The Pennsylvania casino operators claim that the state's slot machine tax violates the so-called Uniformity Clause in the state constitution in two fundamental ways.

“First, there are numerous unlicensed entities in the Commonwealth operating devices that annually earn billions of dollars in revenue which, if earned by a licensed casino, would be taxed as slot machine revenue under the Gaming Act.

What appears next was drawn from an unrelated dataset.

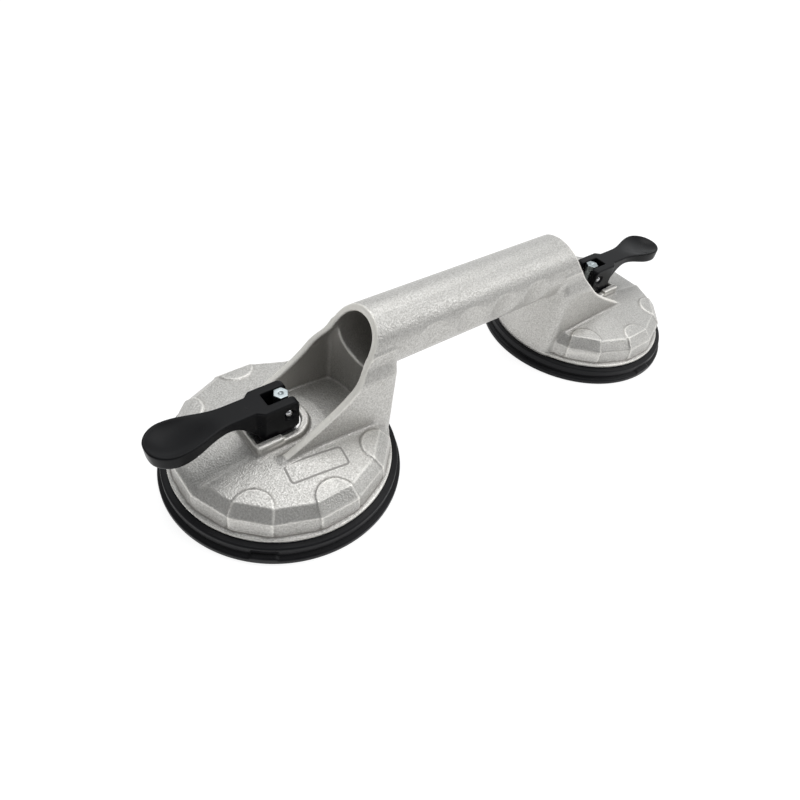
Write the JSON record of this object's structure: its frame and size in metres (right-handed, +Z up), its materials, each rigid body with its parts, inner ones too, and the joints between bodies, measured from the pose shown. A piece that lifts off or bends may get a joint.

Because the devices are operated by unlicensed entities, the revenue from those slot machines is not subject to the Gaming Act’s slot machine tax,” according to the lawsuit.

The gaming companies argued that this violates the Uniformity Clause because it imposes two different taxes — either about 50 percent or zero — on the same class of property, namely slot machines.

“Second, the Gaming Act unlawfully imposes different taxes depending upon whether a slot machine operator is a casino licensee or not,” the casinos' lawsuit states.

“All slot machines — whether operated by licensed operators or unlicensed operators – are a single collective class for purposes of taxation, because they serve the same purposes and therefore, they must be taxed uniformly,” the lawsuit reads. 

Asked about the lawsuit, the PGCB told Vixio GamblingCompliance it was “aware and reviewed the lawsuit but are not offering any comment on it”. The state's Department of Revenue similarly said it did not “have any comment on this legal action at this time”.